I love a non-linear story, and I love a story with an ensemble cast who slowly come together in unexpected ways. Romancing SaGa -Minstrel Song- Remastered is built on both those qualities – you have eight different protagonists to choose from who each start in a different part of the massive world of Mardias. You have vague knowledge of the fact that there is a massive evil stirring somewhere in the world, and that there are ten mysterious objects scattered across Mardias that could potentially be gathered to fully revive this evil.

When you pick your starting hero, though, you aren’t given any immediate quest related to this or any clue on how it all connects back to you. You’re simply thrust into a living world, and given the opportunity to explore it and take things one step at a time until you come across companions, and clues, and quests, and eventually an ending.

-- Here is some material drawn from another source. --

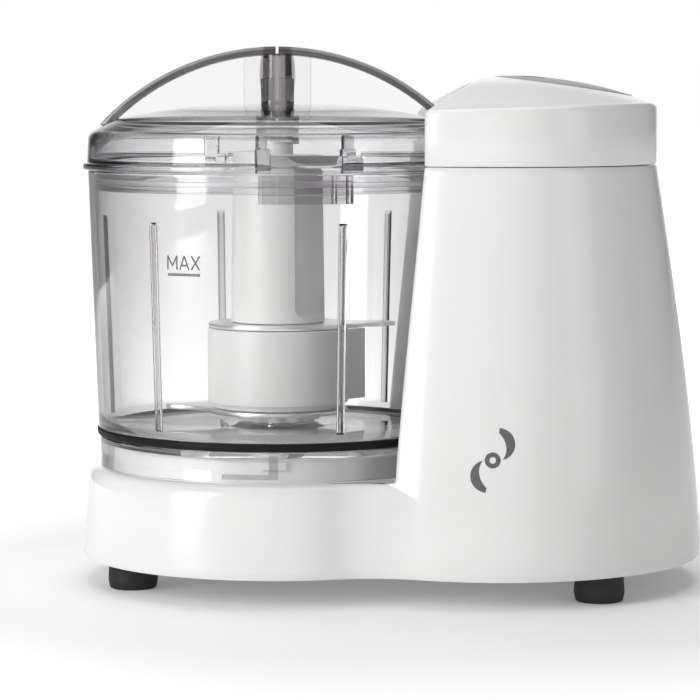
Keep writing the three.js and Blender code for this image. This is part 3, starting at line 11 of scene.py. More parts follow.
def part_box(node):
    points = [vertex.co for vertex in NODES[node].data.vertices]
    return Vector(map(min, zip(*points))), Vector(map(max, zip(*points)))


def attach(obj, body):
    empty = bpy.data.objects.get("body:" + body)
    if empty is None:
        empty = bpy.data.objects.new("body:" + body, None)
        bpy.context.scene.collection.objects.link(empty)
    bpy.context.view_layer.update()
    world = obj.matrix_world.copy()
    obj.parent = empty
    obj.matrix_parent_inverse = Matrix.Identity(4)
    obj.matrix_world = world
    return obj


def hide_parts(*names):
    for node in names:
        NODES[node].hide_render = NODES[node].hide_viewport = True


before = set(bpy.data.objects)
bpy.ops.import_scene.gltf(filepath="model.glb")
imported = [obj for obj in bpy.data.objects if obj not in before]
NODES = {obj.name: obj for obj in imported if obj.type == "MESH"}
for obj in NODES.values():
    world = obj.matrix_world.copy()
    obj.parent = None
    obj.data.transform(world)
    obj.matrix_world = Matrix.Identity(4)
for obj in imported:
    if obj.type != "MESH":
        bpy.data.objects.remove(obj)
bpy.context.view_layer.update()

# ---------- Dimensions, in millimetres as in the CAD part ----------

MM = 0.001
BOWL_X = -42.0
TOWER_X = 38.0
BASE_BOTTOM = 10.0
LOBE_RADIUS = 72.0
LOBE_TAPER = 0.07
WAIST_RADIUS = 46.0
DECK_TOP = 43.0
DECK_EDGE_HEIGHT = 6.0
DECK_EDGE_INSET = 4.5
TOWER_FOOT_RADIUS = 76.0
TOWER_TOP_RADIUS = 59.1
TOWER_CURVE = 0.8
SEAM = 153.2
CAP_BOTTOM = 153.5
RECESS_TOP_RADIUS = 72.7
RECESS_BOTTOM_RADIUS = 74.5
ROOF_CREST_X = 42.0
ROOF_CREST = 185.4
ROOF_RADIUS = 150.0
WALL = 2.4
BUTTON_X = 63.0
BUTTON_HALF_LENGTH = 26.0
BUTTON_HALF_WIDTH = 24.0
BUTTON_GAP = 0.7
INLAY_X = 51.0
INLAY_HALF_LENGTH = 6.4
INLAY_HALF_WIDTH = 9.9
PLATFORM_RADIUS = 60.5
PLATFORM_TOP = 51.0
LUG_FIRST_ANGLE = -94
LUG_SPAN = 8
SKIRT_RADIUS = 65.5
SKIRT_LOW = 43.3
BOWL_WALL = 2.2
FLOOR_TOP = 56.0
RING_LOW = 54.3
RING_HIGH = 57.3
GROOVE_RADIUS = 64.4
BOWL_RIM = 151.1
BOWL_FOOT_RADIUS = 66.3
BOWL_RIM_RADIUS = 69.6
RIB_TOP = 134.0
RIB_RADIUS = 1.5
RIB_FIRST_ANGLE = 21.0
LATCH_ANGLE = 9.2
LATCH_RADIUS = 73.6
LATCH_HALF_WIDTH = 16.7
ARCH_RADIUS = 88.4
ARCH_TOP = 196.1
ARCH_FOOT = 167.5
DRUM_RADIUS = 26.0
BLADE_REACH = 43.5
POINT = 0.01
TURN = 2 * math.pi


# ---------- Mesh building ----------


def linked(name, data):
    """A new object in the scene that holds the given data."""
    obj = bpy.data.objects.new(name, data)
    bpy.context.scene.collection.objects.link(obj)
    return obj


def from_bmesh(name, bm):
    mesh = bpy.data.meshes.new(name)
    bm.to_mesh(mesh)
    bm.free()
    return linked(name, mesh)


def new_object(name, verts_mm, faces, sharp_degrees=32.0):
    mesh = bpy.data.meshes.new(name)
    mesh.from_pydata((np.asarray(verts_mm, float) * MM).tolist(), [], faces)
    obj = linked(name, mesh)
    clean(obj, sharp_degrees)
    return obj


def clean(obj, sharp_degrees=32.0):
    """Merges coincident points, points the faces outwards and shades all but sharp edges smooth."""
    bm = bmesh.new()
    bm.from_mesh(obj.data)
    bmesh.ops.remove_doubles(bm, verts=bm.verts, dist=2e-6)
    bmesh.ops.dissolve_degenerate(bm, edges=bm.edges, dist=1e-7)
    bmesh.ops.recalc_face_normals(bm, faces=bm.faces)
    bm.to_mesh(obj.data)
    bm.free()
    obj.data.polygons.foreach_set("use_smooth", [True] * len(obj.data.polygons))
    obj.data.set_sharp_from_angle(angle=math.radians(sharp_degrees))
    obj.data.update()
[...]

I love this so much. It can be a little daunting at first, but it really gives you the tools to tell yourself your own story as you play the game – there is no consistent pacing, or expected encounters, and it all kind of plays out like a tabletop RPG campaign. I especially loved the feeling of unexpectedly encountering characters that can be recruited to the party. Alongside your eight primary heroes, dozens of other characters live in the world who can join your quest. Sure, there are probably some incredibly optimized playthroughs you can put together if you follow a guide on where to recruit the best party members. For me, though, it was so rewarding to stumble upon each of them, and even sometimes lose some of them, in a natural way.

The combat encounters and gameplay that tie these moments of immersive and emergent storytelling together are, admittedly, pretty basic. Battles are standard turn-based RPG encounters, with the most unique wrinkle being the fact that you’ve got weapon durability to be concerned about as you adventure. There are a lot of new abilities and skills for your characters to learn as you progress through the game, and plenty of equipment options for putting together specific character builds and battle styles. Honestly, though, it wasn’t the thing that kept driving me to play the game. If you happen to feel otherwise and have a passion for the battles, though, there are a wealth of optional bosses and extra challenges to dig into.

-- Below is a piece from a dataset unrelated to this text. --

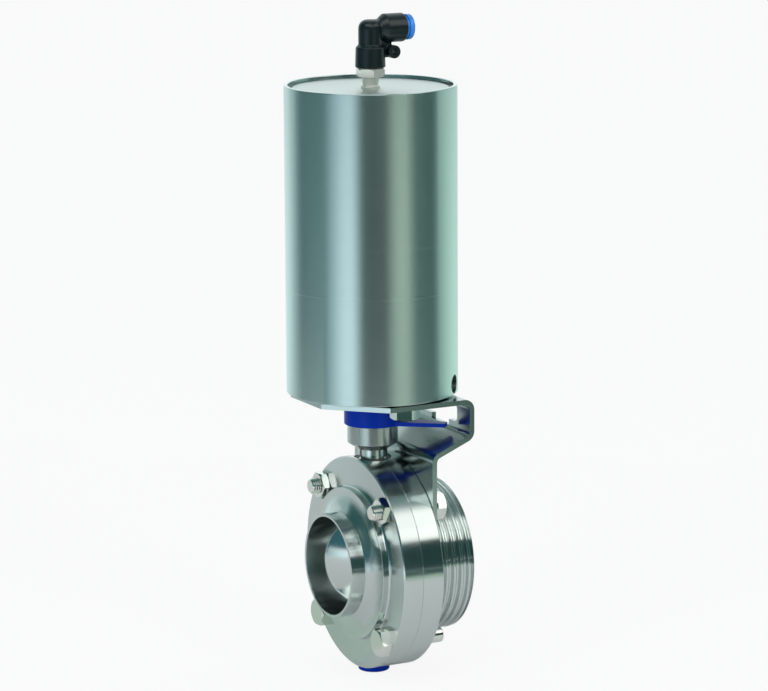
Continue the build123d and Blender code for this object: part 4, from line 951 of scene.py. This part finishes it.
# %% [markdown]
# Four holes go in after the melting: one for the stud's spigot, a wide one for the collet, a
# narrower one for the tube behind it, and the hole through the eyelet.

# %% Elbow
elbow = melted(elbow, MELT_GRID)
elbow_holes = [
    rod(4.58, ELBOW_LOW - 5, ELBOW_LOW + 9, UPRIGHT, 96),
    rod(5.85, 11.5, 30, branch, 96),
    rod(4.1, 7.5, 12, branch, 96),
    rod(1.6, -8, 8, eyelet, 48),
]
for hole in elbow_holes:
    elbow = combine(elbow, hole)
dress("fitting_elbow", elbow)

# %% [markdown]
# The pale blue collet is pressed to let go of the tube. It is a sleeve with a flange whose
# rounded edge a finger can feel. It slides on a body of its own, so it is a skin of its own.

# %% Collet
COLLET_BORE_R, COLLET_R, COLLET_FLANGE_R, FLANGE_FROM, FLANGE_TO = 4.1, 5.72, 6.4, 19.6, 22.3
collet_outline = [
    (COLLET_BORE_R, 15.4),
    (COLLET_R, 15.4),
    (COLLET_R, FLANGE_FROM),
    (COLLET_FLANGE_R, FLANGE_FROM, 0.3),
    (COLLET_FLANGE_R, FLANGE_TO, 0.8),
    (COLLET_BORE_R, FLANGE_TO, 0.5),
]
dress("release_collet", turned(rounded(collet_outline), branch, 96))

# %% [markdown]
# The floor is a wide pale sheet. To the camera most of it glows, so that it reads as white
# paper however the lamps stand. The rest is real shading, which keeps the valve's soft shadow.
# Reflections and the light that falls on the valve see a plain sheet of paper.

# %% Floor
FLOOR_Z, FLOOR_HALF, GLOW_SHARE = -57.7, 12.0, 0.88
floor_mesh = bpy.data.meshes.new("floor")
corners = [(x * FLOOR_HALF, y * FLOOR_HALF, FLOOR_Z * MM) for x, y in ((-1, -1), (1, -1), (1, 1), (-1, 1))]
floor_mesh.from_pydata(corners, [], [(0, 1, 2, 3)])
floor = put("floor", floor_mesh)

paper, paper_tree, paper_shader = new_material("paper", (0.9, 0.9, 0.9), 0.9)
glow = add_node(paper_tree, "ShaderNodeEmission", Color=(1, 1, 1, 1), Strength=1.0)
looked_at = add_node(paper_tree, "ShaderNodeLightPath")
share = worked_out(paper_tree, "MULTIPLY", looked_at.outputs["Is Camera Ray"], GLOW_SHARE)
sheet = mixed(paper_tree, share, paper_shader.outputs["BSDF"], glow.outputs["Emission"])
paper_tree.links.new(sheet, paper_tree.nodes["Material Output"].inputs["Surface"])
floor_mesh.materials.append(paper)
print("floor at", FLOOR_Z, "mm")

# %% [markdown]
# The world is a plain soft light. A picture of a studio wrapped round the scene would do more at
# once, but then no single reflection could be moved. The camera and the mirrors see this world
# as white, and everything else gets the dimmer, slightly cool light that fills the shadows.

# %% World
world = bpy.data.worlds.new("studio")
bpy.context.scene.world = world
world.use_nodes = True
sky = world.node_tree
fill = sky.nodes["Background"]
fill.inputs["Color"].default_value = (0.95, 0.99, 1.0, 1)
fill.inputs["Strength"].default_value = 0.6
white = add_node(sky, "ShaderNodeBackground", Color=(1, 1, 1, 1), Strength=1.0)
path = add_node(sky, "ShaderNodeLightPath").outputs
seen = worked_out(sky, "MAXIMUM", path["Is Camera Ray"], path["Is Glossy Ray"])
seen = worked_out(sky, "MAXIMUM", seen, path["Is Transmission Ray"])
backdrop = mixed(sky, seen, fill.outputs["Background"], white.outputs["Background"])
sky.links.new(backdrop, sky.nodes["World Output"].inputs["Surface"])
print("the world fills the shadows at", round(fill.inputs["Strength"].default_value, 2))

# %% [markdown]
# Bright steel shows whatever stands round it. In a white room it would vanish, so the valve
# stands on a white table in a darker room, and coloured cards lie and hang where the steel looks.
# Only reflections see the room: it does not shade the valve, and the camera looks through it.
# Each piece of the room is a line of points swept round the stem axis from one angle to another,
# counted from the camera's side. A card's colour fades from one stop to the next, because the
# edges of the light and dark bands in the photograph are soft.

# %% How a card is made
CAMERA_SIDE = 62.6
STEP_DEGREES = 2


def colour_at(stops, azimuth):
    """The colour at an azimuth, faded between the (azimuth, colour) stops on either side of it."""
    for (a, first), (b, second) in zip(stops, stops[1:]):
        if azimuth <= b:
            t = max(0.0, (azimuth - a) / (b - a))
            return [x + (y - x) * t for x, y in zip(first, second)]
    return stops[-1][1]


def swept(name, stops, line):
    """A line of (radius, height) points, in metres, swept round the stem axis and tinted."""
    first, last = stops[0][0], stops[-1][0]
    steps = max(2, int((last - first) / STEP_DEGREES))
    n = len(line)
    verts, faces, tints = [], [], []
    for k in range(steps + 1):
        azimuth = first + (last - first) * k / steps
        way = direction(CAMERA_SIDE + azimuth)
        verts += [way * r + Z * z for r, z in line]
        tints += [(*colour_at(stops, azimuth), 1)] * n
    for k in range(steps):
        faces += [(n * k + j, n * k + n + j, n * k + n + 1 + j, n * k + 1 + j) for j in range(n - 1)]
    mesh = bpy.data.meshes.new(name)
    mesh.from_pydata(verts, [], faces)
    layer = mesh.color_attributes.new("tint", "FLOAT_COLOR", "POINT")
    for point, tint in zip(layer.data, tints):
        point.color = tint
    return mesh


def card(name, stops, line, strength=1.0):
    """A glowing card that only reflections see."""
    mesh = swept(name, stops, line)
    cloth, tree, shader = new_material(name, (0, 0, 0), 1.0)
    shader.inputs["Specular IOR Level"].default_value = 0
    shader.inputs["Emission Strength"].default_value = strength
    painted = add_node(tree, "ShaderNodeAttribute")
    painted.attribute_name = "tint"
    tree.links.new(painted.outputs["Color"], shader.inputs["Emission Color"])
    mesh.materials.append(cloth)
    o = put(name, mesh)
    o.visible_camera = False
    o.visible_diffuse = False
    o.visible_shadow = False


# %% [markdown]
# The casing is upright and the camera looks down a little, so the casing mirrors the table. Mats
# lie there like the slices of a cake, and each gives one of its soft upright bands.

# %% Mats on the table
ROOM_R = 2.5
ground = FLOOR_Z * MM + 0.0005
PALE, COOL, TEAL = (0.82, 1.0, 1.0), (0.85, 1.0, 1.06), (0.50, 1.0, 1.04)
DUSK, GREEN, HAZE = (0.50, 1.0, 0.90), (0.83, 1.0, 0.81), (0.72, 1.0, 0.87)


def even(first, last, colour):
    """Stops for a card of one colour."""
    return [(first, colour), (last, colour)]


def faded(*stops):
    """Stops from (azimuth, tint, level) rows, where the level dims the tint."""
    return [(azimuth, [c * level for c in tint]) for azimuth, tint, level in stops]


left_mat = faded((-160, PALE, 1.0), (-137, PALE, 0.95), (-105, TEAL, 0.20), (-66, TEAL, 0.28))
middle_mat = faded(
    (-66, TEAL, 0.28),
    (-37, COOL, 1.40),
    (-26, COOL, 1.45),
    (-11, DUSK, 0.12),
    (0, DUSK, 0.03),
    (17, DUSK, 0.03),
    (34, GREEN, 0.88),
    (46, GREEN, 0.88),
    (62, DUSK, 0.22),
    (86, DUSK, 0.18),
    (119, HAZE, 0.85),
    (140, HAZE, 1.0),
)
back_mat = faded((140, HAZE, 1.0), (170, PALE, 0.75), (200, PALE, 1.0))
# The near mat is painted shade: a dim glowing sheet close round the valve's foot. The low front ring mirrors
# it in place of the shaded floor there.
near_shade_mat = even(-160, -92, (0.48, 0.58, 0.53))

card("left_mat", left_mat, [(0.60, ground), (ROOM_R, ground)])
card("middle_mat", middle_mat, [(0.38, ground), (ROOM_R, ground)])
card("near_shade_mat", near_shade_mat, [(0.02, ground + 0.001), (0.20, ground + 0.001)])
card("back_mat", back_mat, [(0.50, ground), (ROOM_R, ground)])
print("four mats at", round(ground, 4), "m, from", left_mat[0][0], "to", back_mat[-1][0], "degrees")

# %% [markdown]
# The walls are what the flanges, the rim and the bracket see. They are dark with a breath of
# colour, and paler behind and far to the left. A low sill on the table carries the darkness
# down to where the photograph's dark band on the rim ends.

# %% Walls
ROOM_TOP, WHITE_FROM, WHITE_TO = 4.0, 26, 55
wall = [(ROOM_R, 0.0), (ROOM_R, ROOM_TOP), (0.6, ROOM_TOP)]
SHADE, EDGE = (0.42, 0.55, 0.52), (0.75, 0.85, 0.85)


def at_height(elevation):
    """The height on the room's wall that lies this many degrees above the table."""
    return ROOM_R * math.tan(math.radians(elevation))


bright = (1.03, 1.12, 1.12)
back_wall = [(122, SHADE), (150, (0.50, 0.61, 0.60)), (170, bright), (188, bright), (200, EDGE)]
card("back_wall", back_wall, wall)
for name, first, last, colour in (
    ("left_edge", -160, -136, EDGE),
    ("left_shade", -136, -118, (0.38, 0.52, 0.52)),
    ("room_left", -118, -58, (0.04, 0.12, 0.12)),
    ("room_blue", -58, -20, (0.05, 0.16, 0.20)),
    ("room_middle", -20, 20, (0.02, 0.08, 0.075)),
    ("room_right", 20, 50, (0.03, 0.08, 0.08)),
):
    card(name, even(first, last, colour), wall)
card("low_wall", even(50, 98, (0.02, 0.05, 0.05)), [(ROOM_R, -0.1), (ROOM_R, at_height(WHITE_FROM))])
card("sill", even(-8, 98, (0.03, 0.08, 0.075)), [(0.58, ground), (0.58, -0.010)])
high_line = [(ROOM_R, at_height(WHITE_TO)), (ROOM_R, 5.2), (0.4, 5.2)]
card("high_wall", even(50, 150, (0.18, 0.28, 0.28)), high_line)
card("right_shade", even(98, 122, SHADE), [(ROOM_R, ground), (ROOM_R, at_height(WHITE_TO))])

# %% [markdown]
# White cards on the walls make the bright streaks: on the rim and the thread, on top of the hub
# and the coupling, and on the weld end. They hang just inside the wall, so that they hide it.

# %% White cards
INSIDE, BELOW = ROOM_R - 0.02, ROOM_TOP - 0.02
IVORY = (1.0, 0.99, 0.95)


def on_wall(low, high):
    """A line just inside the room's wall, between two elevations."""
    return [(INSIDE, at_height(low)), (INSIDE, at_height(high))]


card("white_card", even(50, 88, IVORY), on_wall(WHITE_FROM, WHITE_TO), 1.7)
card("rim_card", even(6, 50, IVORY), on_wall(27, 40), 1.8)
card("top_card", even(-28, 28, (1.0, 1.0, 1.0)), on_wall(36, 58), 2.0)
collar_line = [(INSIDE, at_height(42)), (INSIDE, BELOW), (2.0, BELOW)]
card("collar_card", even(-64, -28, (1.0, 1.0, 0.96)), collar_line, 2.2)

# %% [markdown]
# Two tall soft lamps stand left and right of the camera. They shade the plastics and the floor,
# and because they are large, the shadows have soft edges. The steel doesn't mirror them: its
# bands come from the cards alone, so the two can be set apart from each other.

# %% Lamps
LAMP_DISTANCE, LAMP_HEIGHT, LAMP_WIDTH, LAMP_TALL, LAMP_AIM = 1.7, 0.6, 0.6, 1.6, 0.1


def softbox(name, azimuth, power):
    """A tall area lamp that faces the valve."""
    data = bpy.data.lights.new(name, "AREA")
    data.shape = "RECTANGLE"
    data.size = LAMP_WIDTH
    data.size_y = LAMP_TALL
    data.energy = power
    lamp = put(name, data)
    where = direction(azimuth) * LAMP_DISTANCE + Z * LAMP_HEIGHT
    lamp.location = where
    lamp.rotation_euler = (where - Z * LAMP_AIM).to_track_quat("Z", "Y").to_euler()
    lamp.visible_glossy = False


softbox("left_lamp", CAMERA_SIDE - 38, 12)
softbox("right_lamp", CAMERA_SIDE + 40, 8)
print(len(bpy.data.lights), "lamps")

There’s also a lot of new content in this remaster compared to the original PlayStation 2 release. A huge amount of it is quality-of-life stuff that makes the simple act of playing way, way smoother. Almost all of the extra non-QoL content is relegated to endgame and additional playthroughs. As a newcomer to the game, this didn’t stand out to me much. Reading about the content in detail, though, it seems like the kind of thing only a minority of players will ever encounter.

One element is an expanded story arc for a particular newly recruitable character, Aldora. Seeing that content to it’s conclusion, though, requires making specific choices across three playthroughs. There’s also a set of new ultra-difficulty bosses that, similarly, you’ll need to be pretty deep into your first or 2nd playthrough to be prepared to fight. It’s definitely a significant amount of new content, but the main game doesn’t feel any kind of lacking despite all of these elements being so deep into the game.

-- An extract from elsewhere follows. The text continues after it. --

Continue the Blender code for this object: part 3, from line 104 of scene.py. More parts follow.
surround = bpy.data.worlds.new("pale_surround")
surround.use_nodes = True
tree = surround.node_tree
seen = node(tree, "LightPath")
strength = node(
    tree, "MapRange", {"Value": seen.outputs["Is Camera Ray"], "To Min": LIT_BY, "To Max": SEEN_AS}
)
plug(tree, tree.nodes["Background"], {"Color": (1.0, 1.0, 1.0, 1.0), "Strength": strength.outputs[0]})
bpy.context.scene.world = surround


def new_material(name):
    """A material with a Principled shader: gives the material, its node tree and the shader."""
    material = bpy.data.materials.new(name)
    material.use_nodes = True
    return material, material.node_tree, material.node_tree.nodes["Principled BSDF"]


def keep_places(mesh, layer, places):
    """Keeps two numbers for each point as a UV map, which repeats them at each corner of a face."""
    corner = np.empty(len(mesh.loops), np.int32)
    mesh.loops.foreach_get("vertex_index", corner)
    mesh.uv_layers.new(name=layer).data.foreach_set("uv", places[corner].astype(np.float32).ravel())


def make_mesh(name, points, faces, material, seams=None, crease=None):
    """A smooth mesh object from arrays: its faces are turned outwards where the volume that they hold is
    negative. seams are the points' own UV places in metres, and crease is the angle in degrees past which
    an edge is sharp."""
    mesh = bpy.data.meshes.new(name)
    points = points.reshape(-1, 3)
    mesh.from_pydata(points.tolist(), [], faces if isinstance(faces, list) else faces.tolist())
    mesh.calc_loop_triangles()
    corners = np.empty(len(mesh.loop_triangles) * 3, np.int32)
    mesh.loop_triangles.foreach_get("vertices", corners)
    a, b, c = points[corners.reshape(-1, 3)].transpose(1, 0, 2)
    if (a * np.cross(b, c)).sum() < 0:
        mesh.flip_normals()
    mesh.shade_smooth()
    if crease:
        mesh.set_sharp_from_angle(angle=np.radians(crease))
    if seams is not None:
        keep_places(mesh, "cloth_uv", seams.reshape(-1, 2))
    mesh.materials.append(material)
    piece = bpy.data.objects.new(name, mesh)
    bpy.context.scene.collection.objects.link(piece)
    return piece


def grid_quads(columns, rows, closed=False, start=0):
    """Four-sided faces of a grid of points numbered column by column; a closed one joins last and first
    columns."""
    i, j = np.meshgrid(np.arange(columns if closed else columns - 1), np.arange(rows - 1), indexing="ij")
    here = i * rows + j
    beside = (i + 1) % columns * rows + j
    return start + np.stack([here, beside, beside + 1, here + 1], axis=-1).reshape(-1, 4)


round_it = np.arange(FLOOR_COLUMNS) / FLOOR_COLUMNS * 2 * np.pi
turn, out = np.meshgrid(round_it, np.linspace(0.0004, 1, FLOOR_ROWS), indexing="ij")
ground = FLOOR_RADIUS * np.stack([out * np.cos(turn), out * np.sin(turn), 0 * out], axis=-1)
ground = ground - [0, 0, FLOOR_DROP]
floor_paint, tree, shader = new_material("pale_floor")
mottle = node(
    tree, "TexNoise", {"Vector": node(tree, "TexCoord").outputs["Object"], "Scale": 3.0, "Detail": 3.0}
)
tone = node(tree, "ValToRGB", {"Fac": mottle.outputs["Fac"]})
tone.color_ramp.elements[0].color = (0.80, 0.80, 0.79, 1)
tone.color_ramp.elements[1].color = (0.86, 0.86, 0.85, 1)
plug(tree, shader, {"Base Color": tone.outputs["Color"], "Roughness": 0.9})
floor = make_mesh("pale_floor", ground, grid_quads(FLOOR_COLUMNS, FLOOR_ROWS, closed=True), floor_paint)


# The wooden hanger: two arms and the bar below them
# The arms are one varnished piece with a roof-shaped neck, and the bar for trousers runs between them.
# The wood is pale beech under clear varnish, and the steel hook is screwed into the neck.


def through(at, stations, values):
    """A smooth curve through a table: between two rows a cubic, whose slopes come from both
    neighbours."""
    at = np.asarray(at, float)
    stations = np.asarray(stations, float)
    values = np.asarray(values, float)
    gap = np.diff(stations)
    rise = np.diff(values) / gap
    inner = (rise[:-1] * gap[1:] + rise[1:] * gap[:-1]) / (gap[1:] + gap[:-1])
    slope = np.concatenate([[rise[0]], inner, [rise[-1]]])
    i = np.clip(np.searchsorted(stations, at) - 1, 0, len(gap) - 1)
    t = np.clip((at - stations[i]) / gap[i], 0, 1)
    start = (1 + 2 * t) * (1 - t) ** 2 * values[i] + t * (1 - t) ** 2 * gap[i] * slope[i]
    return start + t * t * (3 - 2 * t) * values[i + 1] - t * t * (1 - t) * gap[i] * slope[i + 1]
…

There’s a few elements of Romancing SaGa -Minstrel Song- that I wish were remastered just a bit better, though. For one thing, the lack of camera control is a frequent issue. Without full control over the direction of the camera, it can be a headache to navigate the more complicated dungeons of the game – especially when the camera ends up moving on its own and muddying my sense of direction even further.

The visuals of the game are also just a pinch away from perfect. I appreciate the weird, almost bobblehead aesthetic of the character models, even though I’m sure some people will end up fully disliking them. There’s a weird disconnect though, where the high-fidelity and resolution combined with the stylized models and just-slightly-blurry textures don’t all fully come together too well. It’s mostly the kind of thing where I imagine the fuzziness of the original version and the CRT you probably would have played it on tie the magic of the art style together.

Flaws aside, Romancing SaGa -Minstrel Song- is an incredible experience. It bucks traditional game design ideas that seem like no-brainers or bare minimums. However, the lack of a traditional main quest or even a standard linear story make for the kind of game that you end up falling so deep into that it ends up being your own story that you end up crafting, instead. Hopefully this remaster helps this game get seen as the classic it deserves to be.